From practically the very beginning, the FBI’s files detail the controversy surrounding the woman in question. The Bureau recorded, in its documents on the case that the woman “claims to be in contact with certain psychic forces that provide her with higher information on selected subjects. She refers to these forces as ‘Source’ and when providing information from Source she often speaks in the collective ‘we.’ [She] claimed that she had come to Washington, D.C. to provide information concerning the Challenger Space Shuttle explosion on 1/28/86.” She did precisely that and provided the information on February 24, 1986. Her claims were controversial: she maintained that the terrorist group in question was partly comprised of two workers at the Kennedy Space Center and one of the astronauts that died in the disaster: mission-specialist. As the FBI agents working on the case listened carefully - and, perhaps, a bit dubiously too - they were told that the group in question had a deep hatred of the United States and, by destroying the shuttle, wished to destabilize the U.S. space program and American moral. Whether the woman’s story was true or not, it is a fact that the U.S. public was indeed shocked to the core, and the space shuttle program was put on hold for no less than thirty-two months.

When the agents asked the woman how the sabotage was achieved, they got a detailed answer: “The explosion was effected by a device placed inside the external fuel tank of the Shuttle. An individual whose description seems to match that of an engineer or technician placed this charge. The charge was triggered by a second saboteur using a hand-held transmitter while standing in the crowds watching the Shuttle lift-off. The individual matches the description of a guard or security person. The astronaut saboteur chose to die in the explosion as a sort of ritual death or ‘cleansing.’” As with all of the previous cases that the FBI had looked into, this one led nowhere – at least, that is the assumption, since no arrests were made. The odd affair came to a complete halt just weeks after it commenced. The destruction of the Challenger space shuttle, on January 28, 1986 remains to this day one of the worst moments in NASA’s history. Whether it was a moment provoked by nothing stranger than a terrible accident, or something filled to the brim with conspiracy theories and sinister, ruthless characters, very much depends on who you ask.
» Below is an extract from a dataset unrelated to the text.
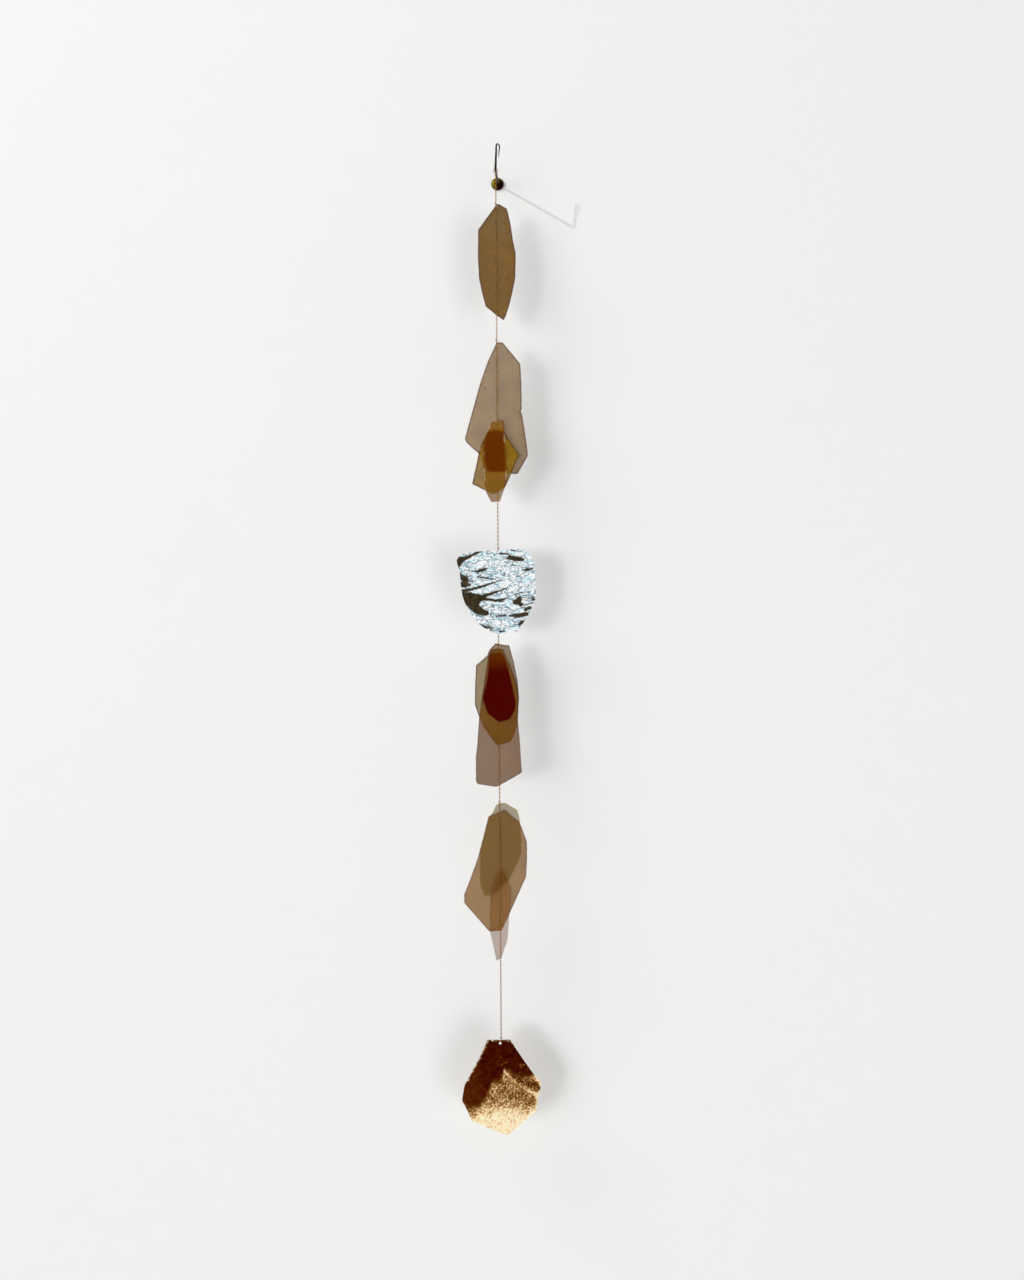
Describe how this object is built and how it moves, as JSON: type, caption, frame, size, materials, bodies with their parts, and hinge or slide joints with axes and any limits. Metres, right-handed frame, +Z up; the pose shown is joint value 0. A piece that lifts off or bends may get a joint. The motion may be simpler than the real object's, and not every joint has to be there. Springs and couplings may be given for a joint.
{
  "type": "hanging mobile sculpture",
  "caption": "Hanging mobile of hand-cut translucent mica plates and leafed metal plates strung along a fine brass chain from a wall hook.",
  "frame": {"origin": "centre of the wall rose's flat back, on the wall", "axes": "+Y points into the wall, -Y out towards the viewer, +Z up, +X to the viewer's right"},
  "size_m": [0.081, 0.0755, 0.9917],
  "materials": {
    "rose_brass": "worn satin",
    "arm_bronze": "dark patina",
    "chain_brass": "satin, aged",
    "mica_pale": "smooth cleaved mica, pale brown, see-through",
    "mica_amber": "smooth cleaved mica, amber, see-through",
    "mica_red": "smooth cleaved mica, dark red-brown, see-through",
    "silver_leaf": "crinkled silver leaf, worn through in patches",
    "copper_leaf": "crinkled copper-bronze leaf, dark patina at the top"
  },
  "bodies": {
    "root": {"wall_rose": "rose_brass", "hook_arm": "arm_bronze", "ring_top": "chain_brass", "chain": "chain_brass", "plate_1_mica": "mica_amber", "ring_1": "chain_brass", "plate_2a_mica": "mica_pale", "ring_2a": "chain_brass", "plate_2b_mica": "mica_amber", "ring_2b": "chain_brass", "plate_2c_mica": "mica_amber", "ring_2c": "chain_brass", "plate_2d_mica": "mica_pale", "ring_2d": "chain_brass", "plate_3_silver": "silver_leaf", "ring_3": "chain_brass", "plate_4a_mica": "mica_pale", "ring_4a": "chain_brass", "plate_4b_mica": "mica_red", "ring_4b": "chain_brass", "plate_4c_mica": "mica_pale", "ring_4c": "chain_brass", "plate_5a_mica": "mica_pale", "ring_5a": "chain_brass", "plate_5b_mica": "mica_amber", "ring_5b": "chain_brass", "plate_5c_mica": "mica_pale", "ring_5c": "chain_brass", "plate_6_copper": "copper_leaf", "ring_6": "chain_brass"}
  },
  "joints": []
}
For decades, numerous nations, all around the world, have done their utmost to try and harness the mysterious powers of the mind and utilize them as tools of nothing less than espionage. Sometimes, as we shall soon see, digging into matters of the mind can get one killed. Extra-sensory perception (ESP), clairvoyance, precognition, and astral-projection have all been utilized by the CIA, the KGB, and British Intelligence on more than a few occasions. As astonishing as it may sound, the world of psychic 007’s is all too real. It’s a subject that has been researched, with varying degrees of success, for decades. In his 1997 book Remote Viewers, Jim Schnabel told the story of the U.S. Intelligence community’s involvement in the controversial issue of psychic spying that largely began in the early-to-mid 1970s. Commenting on the skills of a talented remote-viewer in relation to matters of a UFO nature, one Pat Price, Schnabel noted Price was of the opinion that "…Alaska’s Mount Hayes, the jewel of a glacial range northeast of Anchorage, housed one of the aliens' largest bases." According to Pat Price, the aliens that lived deep inside Mount Hayes were very human looking, differing only in their heart, lungs, blood, and eyes. Ominously, he added that the aliens use “thought transfer for motor control of us."
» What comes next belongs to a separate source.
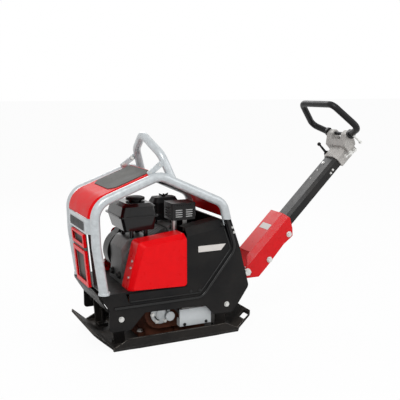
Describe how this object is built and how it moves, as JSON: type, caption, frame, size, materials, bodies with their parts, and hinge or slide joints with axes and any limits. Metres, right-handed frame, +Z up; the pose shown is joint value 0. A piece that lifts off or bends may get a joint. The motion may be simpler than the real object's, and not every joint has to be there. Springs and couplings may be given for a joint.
{
  "type": "plate compactor",
  "caption": "Reversible vibratory plate compactor with a bent-up steel plate, tube frame, small petrol engine, belt-driven exciter and a tilting drawbar with a loop handle.",
  "frame": {"origin": "on the ground under the middle of the base plate", "axes": "+X towards the operator handle, -Y towards the belt side, +Z up"},
  "size_m": [1.3585, 0.408, 0.9795],
  "materials": {
    "plate_black": "satin black paint, worn to steel at the sole and lips",
    "frame_silver": "silver-grey powder coat, semi gloss",
    "console_black": "satin black powder coat",
    "cover_red": "bright red gloss paint",
    "hood_red": "bright red gloss paint",
    "hood_grey": "dark grey textured mat",
    "rubber_black": "moulded black rubber",
    "bead_black": "glossy black edge bead",
    "zinc": "zinc plated",
    "exciter_brown": "red-brown primer on cast iron, dusty",
    "cast_silver": "machined and sand cast aluminium",
    "guard_silver": "silver-grey paint",
    "steel": "turned steel",
    "engine_alu": "sand cast aluminium",
    "engine_black": "semi gloss black paint",
    "tank_black": "gloss black tank paint",
    "plastic_black": "moulded black plastic",
    "belt": "V-belt rubber",
    "screen_grey": "grey dusty screen",
    "head_grey": "warm grey painted casting",
    "bar_black": "satin black powder coat",
    "bracket_red": "red paint",
    "grip_black": "black dipped grip coat on steel tube",
    "switch_red": "red plastic"
  },
  "bodies": {
    "chassis": {"air_cleaner": "plastic_black", "bail_struts": "frame_silver", "base_plate": "plate_black", "belt_cover_front": "cover_red", "belt_cover_rear": "console_black", "buffer_brackets": "plate_black", "carburettor": "engine_alu", "console_side_far": "console_black", "console_side_near": "console_black", "cover_screws": "zinc", "cylinder_head": "engine_alu", "drawbar_stop": "rubber_black", "edge_beads": "bead_black", "engine_crankcase": "engine_alu", "engine_cylinder": "engine_alu", "engine_deck": "console_black", "exciter_bearings": "steel", "exciter_end_covers": "cast_silver", "exciter_housing": "exciter_brown", "frame_bolts": "zinc", "front_band": "frame_silver", "front_cross_member": "console_black", "front_hood": "hood_red", "front_wings": "console_black", "fuel_tank": "tank_black", "grille_frames": "cover_red", "grille_screen": "screen_grey", "hood_top_panel": "hood_grey", "lifting_bail": "frame_silver", "lower_belt_guard": "guard_silver", "mounting_bolts": "zinc", "muffler": "steel", "muffler_guard": "engine_black", "oil_plugs": "plastic_black", "rear_cross_member": "console_black", "rear_hood": "hood_red", "rear_hood_frame": "console_black", "recoil_housing": "engine_black", "rubber_buffers": "rubber_black", "starter_side_cover": "cover_red", "tube_frame_far": "frame_silver", "tube_frame_near": "frame_silver", "v_belt": "belt"},
    "crank": {"crankshaft": "steel", "clutch_drum": "steel", "flywheel": "engine_alu"},
    "eccentric_drive": {"eccentric_shaft_drive": "steel", "exciter_pulley": "steel"},
    "eccentric_driven": {"eccentric_shaft_driven": "steel"},
    "starter": {"starter_grip": "plastic_black"},
    "tank_cap": {"fuel_cap": "plastic_black"},
    "choke": {"choke_lever": "plastic_black"},
    "fuel_valve": {"fuel_valve_lever": "plastic_black"},
    "ignition": {"engine_switch": "switch_red"},
    "drawbar": {"drawbar_bracket": "bracket_red", "drawbar_beam": "bar_black", "drawbar_bolts": "zinc", "handle_head": "head_grey"},
    "travel_loop": {"loop_handle": "grip_black"},
    "throttle": {"throttle_lever": "plastic_black"}
  },
  "joints": [
    {"name": "crank_spin", "type": "hinge", "parent": "chassis", "child": "crank", "pos_m": [-0.12, 0, 0.341], "axis": [0, 1, 0], "continuous": true},
    {"name": "eccentric_drive_spin", "type": "hinge", "parent": "chassis", "child": "eccentric_drive", "pos_m": [0.078, 0, 0.108], "axis": [0, 1, 0], "continuous": true},
    {"name": "eccentric_driven_spin", "type": "hinge", "parent": "chassis", "child": "eccentric_driven", "pos_m": [-0.054, 0, 0.108], "axis": [0, 1, 0], "continuous": true},
    {"name": "starter_pull", "type": "slide", "parent": "chassis", "child": "starter", "axis": [0, 1, 0], "range_m": [0, 0.5], "stiffness_N_per_m": 20, "springref_m": -0.1},
    {"name": "tank_cap_turn", "type": "hinge", "parent": "chassis", "child": "tank_cap", "pos_m": [-0.111, 0, 0.58], "axis": [0, 0, 1], "range_deg": [0, 90]},
    {"name": "choke_turn", "type": "hinge", "parent": "chassis", "child": "choke", "pos_m": [0.052, 0.1215, 0.448], "axis": [0, 1, 0], "range_deg": [0, 50]},
    {"name": "fuel_valve_turn", "type": "hinge", "parent": "chassis", "child": "fuel_valve", "pos_m": [0.052, 0.109, 0.412], "axis": [0, 1, 0], "range_deg": [0, 90]},
    {"name": "ignition_turn", "type": "hinge", "parent": "chassis", "child": "ignition", "pos_m": [-0.02, 0.14, 0.425], "axis": [0, 1, 0], "range_deg": [0, 60]},
    {"name": "drawbar_tilt", "type": "hinge", "parent": "chassis", "child": "drawbar", "pos_m": [0.39021, 0, 0.222], "axis": [0, -1, 0], "range_deg": [0, 46]},
    {"name": "travel_shift", "type": "hinge", "parent": "drawbar", "child": "travel_loop", "pos_m": [0.93217, 0, 0.82328], "axis": [0, 1, 0], "range_deg": [-20, 20]},
    {"name": "throttle_turn", "type": "hinge", "parent": "drawbar", "child": "throttle", "pos_m": [0.9009, 0, 0.72385], "axis": [0, 1, 0], "range_deg": [-5, 40]}
  ],
  "couplings": [
    {"joint": "eccentric_drive_spin", "follows": "crank_spin", "ratio": 1.2169},
    {"joint": "eccentric_driven_spin", "follows": "crank_spin", "ratio": -1.2169}
  ]
}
Price’s sudden and untimely death from a heart attack in 1975 indirectly led the CIA – according to the official story, at least - to minimize its research into psychic espionage. Tim Rifat, who has deeply studied the world of top secret, governmental research into psychic spying, says of Pat Price’s death: "It was alleged at the time that the Soviets poisoned Price. It would have been a top priority for the KGB to eliminate Price as his phenomenal remote-viewing abilities would have posed a significant danger to the USSR’s paranormal warfare buildup. He may also have been the victim of an elite group of Russian psi-warriors trained to remotely kill enemies of the Soviet Union." Now, let's take a look at an equally strange RV program, but of a very different nature - and that's putting it mildly! Now, it's time to take a look at the phenomenon of the werewolf-like Dogmen. They play a role in all of this.

While there are numerous theories for what the Dogmen are (demonic entities, shape-shifters, a rare/unique kind of wolf; the list goes on) the strangest of all the theories is that which suggests the creatures are extraterrestrials. Yes, you did read that right. In 2005, Dogman expert Linda Godfrey was contacted by a man – a military whistle-blower, we might say – who was an expert in the field of remote-viewing. According to Godfrey’s Edward Snowden-like source, the U.S. Government has uncovered data suggesting that the Dogmen are a very ancient, alien race that closely resembles the ancient deity of the Underworld. And who might that be? It’s Anubis, that’s who. Godfrey’s informant also discovered – via remote-viewing – that the Dogmen can "jump" from location to location via portals or doorways in the fabric of space and time. That’s quite a story told to Godfrey: Dogmen from the stars that have a connection to Anubis.